Does a sample rights clause conflict with an NDA?

It can, and this is one of the most common problems freelancers encounter. If you sign a broad NDA that covers all deliverables and the NDA does not contain an explicit carve-out for portfolio use, the NDA may restrict your ability to show the work even if a separate portfolio rights clause exists in the service agreement. Both documents need to be aligned. When reviewing any contract package, always read the NDA and the service agreement together.

What is a reasonable embargo period in a portfolio use clause?

Industry practice varies, but embargo periods of 30 to 180 days following project launch or public release are generally considered reasonable for most freelance work. Longer periods — especially those with no defined end date — should be negotiated down or given a hard deadline. The key principle is that an embargo should be tied to a specific, client-controlled event with a clear end point, not left open-ended.

Can I display client work on social media under a portfolio rights clause?

Only if social media is explicitly included in the permitted formats. Many portfolio rights clauses were written before social media was ubiquitous and may only reference 'portfolio' or 'website' display. Before posting client work to Instagram, LinkedIn, Behance, or similar platforms, check that the clause either lists those channels specifically or uses broad enough language — such as 'any digital or print medium' — to cover them. When in doubt, ask the client in writing before posting.

What happens if my contract has no portfolio rights clause at all?

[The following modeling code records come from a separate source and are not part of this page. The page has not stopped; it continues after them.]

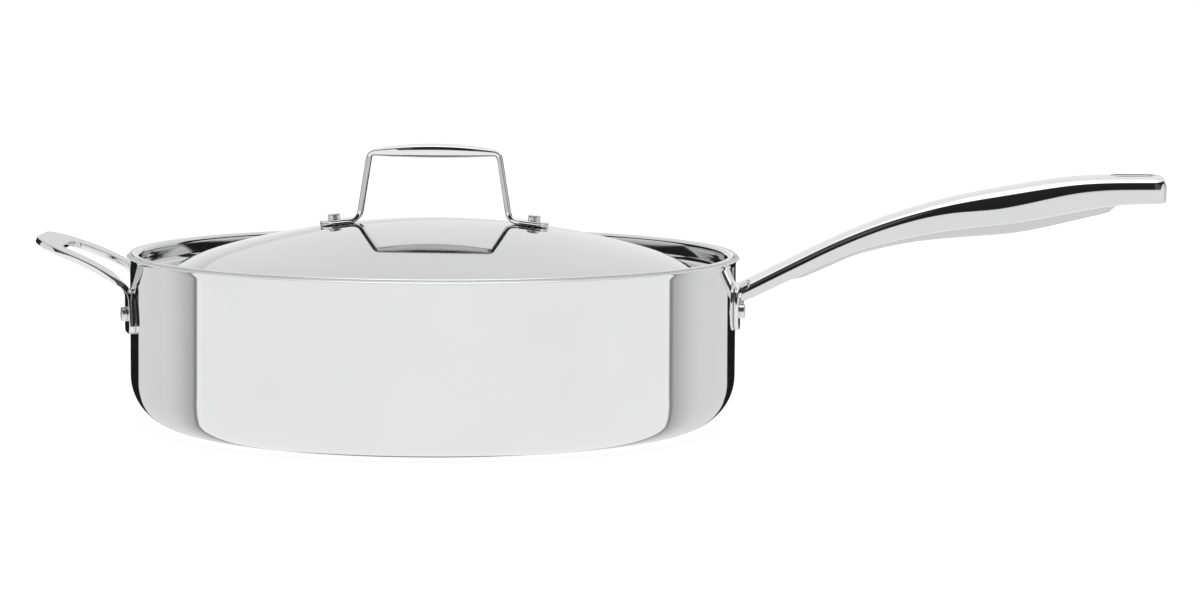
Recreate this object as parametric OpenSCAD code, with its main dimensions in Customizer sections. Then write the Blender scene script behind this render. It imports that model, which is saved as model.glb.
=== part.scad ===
// Covered saute pan: straight-walled clad pan with a hollow long handle, a helper
// handle and a recessed lid with a strap bail. Millimetres, +Z up. The origin is on
// the pan's axis at the face it stands on, and the long handle points along +X.

/* [Pan body] */
// Outside radius of the straight wall
pan_r = 152.1; // [142:0.1:162]
// Height of the rim above the table
pan_h = 86.8; // [70:0.1:120]
// Outside radius of the corner between base and wall
corner_r = 25.4; // [12:0.1:28]
// Thickness of the outer and of the inner steel skin
skin_t = 0.5; // [0.4:0.05:0.6]
// Thickness of the aluminium core
core_t = 1.3; // [1:0.1:1.6]
// Outside radius of the bend that flares the rim
flare_r = 3.5; // [3:0.1:4]
// Angle that the rim flares through
flare_angle = 60; // [50:1:70]

/* [Lid] */
// Height of the dome's crown above the rim
dome_rise = 16.1; // [14:0.1:18]
// Thickness of the lid sheet
lid_t = 0.8; // [0.6:0.1:1]
// Radius of the spherical middle of the dome
dome_r = 400; // [390:1:420]
// How far inside the wall the dome turns into its shoulder
shoulder_in = 42.1; // [40:0.1:45]
// Radius of the shoulder in section
shoulder_r = 95; // [92:1:98]
// Slope at the foot of the shoulder
shoulder_angle = 33; // [31:0.5:34]
// Radius of the two bends at the floor of the groove
groove_r = 4; // [3:0.1:4.5]
// Gap between the lid's drop wall and the pan
drop_gap = 1.5; // [1:0.1:2]
// How far the top of the lid's flange lies below the rim
flange_drop = 0.4; // [0.2:0.1:0.6]
// Gap between the flange's edge and the flare that it rests in
flange_gap = 0.12; // [0.1:0.02:0.3]

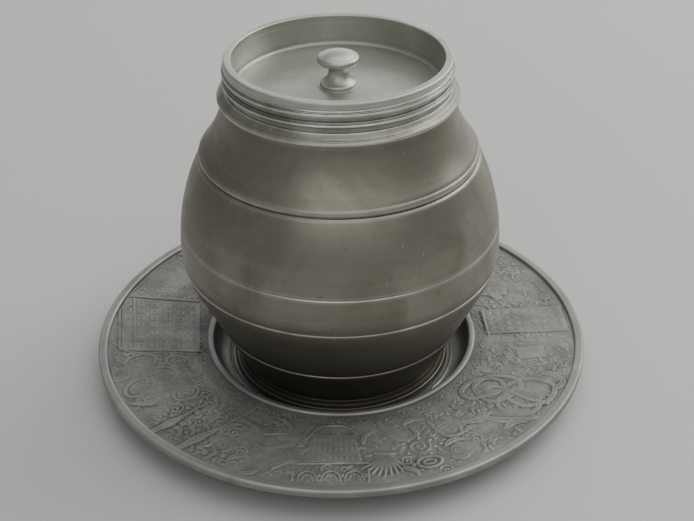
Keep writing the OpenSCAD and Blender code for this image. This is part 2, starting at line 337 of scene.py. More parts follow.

If you've assigned all IP and there's no portfolio carve-out, you technically need the client's permission to display the work. In practice, many clients won't object — but you'd be relying on their goodwill rather than a legal right. If the client or a future owner of the IP later objects, you may have limited recourse. The safest approach is to raise the issue before signing and request that a portfolio rights clause be added. If you've already signed, you can ask the client to confirm permission in writing as a contract amendment.